The origin of Eskrima is yet to be determined. Some people say that Eskrima started off from Chinese influenced Indonesian combat techniques like Kun Tao, Chuan Fa and Tai Chi double stick forms. But to some natives, they claim that Eskrima is traditionally a Filipino developed martial art. One study shows that the word “Eskrima” is derived from the Spanish verb “escrime” which means “to fence with a sword”. Conversely, the widely accepted justifications appear to have rooted during the seat of Spanish colonization in the Philippines.

Even before the arrival of the Spanish in the Philippine territory, it has been said that the natives already have a form of art similar to Eskrima but was only used for recreational purposes such as for dancing, ceremonial rites and festivities. Furthermore, the art evolved from a recreational activity to a martial art discipline when the Spanish banned the Filipino natives from using local weaponry like Bolo, daggers and fighting sticks.
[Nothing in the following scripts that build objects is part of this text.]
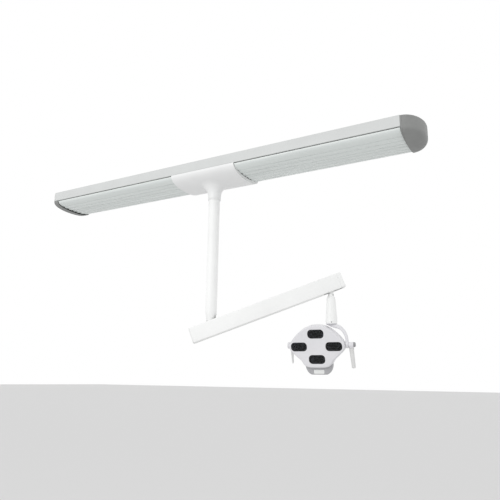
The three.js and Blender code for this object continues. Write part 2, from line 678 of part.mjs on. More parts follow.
function tiltShaft() {
  const shaft = rod('x', SHAFT_IN + 2, KNOB_IN - GAP, SPINDLE_R, [0, 0]);
  const flange = rod('x', SHAFT_IN, SHAFT_IN + 4, 12.5, [0, 0]);
  return join(shaft, flange);
}

function hubRight() {
  const drum = rod('x', HUB_IN, KNOB_IN - GAP, 14, [0, 0]);
  const socket = rod('z', -16, -4, 12, [GRIP_X, 0], 20);
  return cut(join(drum, socket), rod('x', 150, 220, SPINDLE_R + GAP, [0, 0]));
}

function grip(topR, lowR, length) {
  const points = [[0, 0], [topR, 0], [topR, -6], [(topR + lowR) / 2 + 0.6, -length / 2]];
  return turned([...points, [lowR, -length + 5], [lowR - 3, -length], [0, -length]], 20);
}

function hubLeft() {
  const [x, y] = GRIP_LEFT;
  const disc = rod('x', HUB_LEFT, -HEAD_HALF - GAP, 17, [0, 0]);
  const strap = box([HUB_LEFT, 6, -12], [HUB_LEFT + 7, y + 6, 10]);
  const lug = box([HUB_LEFT, y - 6, -20], [x + 8, y + 6, 6]);
  return join(disc, strap, lug);
}

place('rear_housing', rearHousing(), LILAC, head);
place('front_cover', frontCover(), LILAC, head);
for (const [name, x, z] of windowPlaces) {
  place(`lens_${name}`, lens(x, z), GLASS, head);
  place(`reflector_${name}`, reflectorCup(x, z), BRIGHT, head);
}
place('led_board', ledBoard(), DARK, head);
place('heat_sink', heatSink(), STEEL, head);
place('chin_pod', chinPod(), LILAC, head);
place('sensor_window', sensorWindow(), GLASS, head);
place('tilt_shaft', tiltShaft(), STEEL, head);
place('handle_hub_right', hubRight(), LILAC, head);
place('tilt_knob', rod('x', KNOB_IN, KNOB_OUT, 13, [0, 0], 20, 12), GREY, head);
const gripRight = place('handle_grip_right', grip(12.6, 10, 105), WHITE, head);
gripRight.position.set(GRIP_X, 0, -17.2);
gripRight.rotation.y = -3 * DEG;
place('handle_hub_left', hubLeft(), LILAC, head);
const gripLeft = place('handle_grip_left', grip(9, 4.6, 84), WHITE, head);
gripLeft.position.set(...GRIP_LEFT, -20 - GAP);

export default root;
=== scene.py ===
"""Looks of the ceiling-mounted surgical light: a long ambient-light bar, a down pole, a balanced arm,
a bottle-shaped stem with a one-sided yoke, and a lamp head with four dark windows.

Shapes are written in millimetres in the local frame of the body that they ride on, and placed in metres.
"""
import json
import math

import bmesh
import bpy
from mathutils import Matrix, Vector


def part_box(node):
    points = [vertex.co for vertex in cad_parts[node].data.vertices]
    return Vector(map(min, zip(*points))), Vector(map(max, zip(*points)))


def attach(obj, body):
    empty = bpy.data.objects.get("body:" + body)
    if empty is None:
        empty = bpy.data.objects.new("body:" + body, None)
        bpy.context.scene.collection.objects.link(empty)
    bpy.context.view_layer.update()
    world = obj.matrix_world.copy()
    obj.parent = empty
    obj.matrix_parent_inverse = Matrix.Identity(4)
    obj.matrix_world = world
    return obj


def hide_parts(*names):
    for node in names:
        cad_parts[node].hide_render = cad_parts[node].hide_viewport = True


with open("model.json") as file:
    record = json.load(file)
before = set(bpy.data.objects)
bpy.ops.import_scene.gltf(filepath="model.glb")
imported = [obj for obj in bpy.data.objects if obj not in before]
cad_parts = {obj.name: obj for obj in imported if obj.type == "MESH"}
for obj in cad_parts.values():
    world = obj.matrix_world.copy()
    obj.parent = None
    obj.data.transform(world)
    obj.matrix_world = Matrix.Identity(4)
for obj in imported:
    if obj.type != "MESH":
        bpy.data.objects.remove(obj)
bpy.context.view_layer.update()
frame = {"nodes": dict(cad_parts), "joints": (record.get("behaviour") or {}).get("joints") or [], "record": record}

MM = 0.001
TAU = 2 * math.pi
JOINTS = {joint["name"]: joint for joint in frame["joints"]}


# ---------------------------------------------------------------- local frames

def millimetre_frame(origin, x_axis, y_axis, z_axis):
    """A matrix from local millimetres to metres in the row frame."""
    axes = Matrix((x_axis, y_axis, z_axis)).transposed().to_4x4()
    return Matrix.Translation(origin) @ axes @ Matrix.Scale(MM, 4)


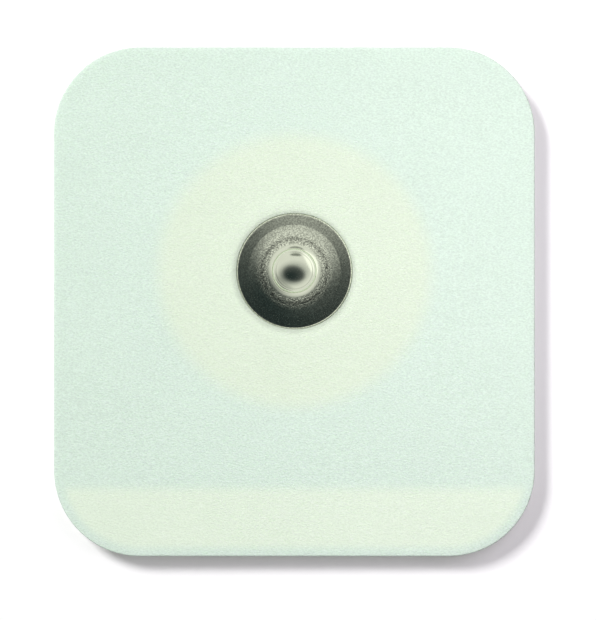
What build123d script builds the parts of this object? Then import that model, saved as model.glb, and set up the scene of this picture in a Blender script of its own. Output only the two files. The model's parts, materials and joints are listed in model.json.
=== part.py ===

Eskrima remained an underground activity not until the American took over the government form Spain in 1898. Since then, Eskrima or Filipino Martial Art has gained a wide acceptance and popularity.

After World War II, Filipino immigrants brought in and popularized Eskrima in the western part of the world, especially in Hawaii and California.

Weapons and Footwork in Eskrima:

Different from other forms of martial arts, the key tool to learn the basic concepts of Eskrima is focus on the weapon followed by empty-hand or bare hand techniques. The most common weapon used in Eskrima training is the Rattan stick which includes hand and head protection when sparring. Burned and hardened stick made of hardwood like Molave or Kamagong (ebony) may also be used as weaponry. Aluminum, other metals, or high-impact plastics are some of the modern versions of weapons. Bruce Lee who is an avid practitioner of Eskrima popularized the Nunchaku weapon also known as Kung Fu sticks or Double Sticks.

In Eskrima, each range or distance between opponents dictates a different footwork technique. Good footwork is shown in terms of triangles with two feet occupying two corners of the triangle and the step to the third corner. The shape and size of the triangle varies from what the situation calls for.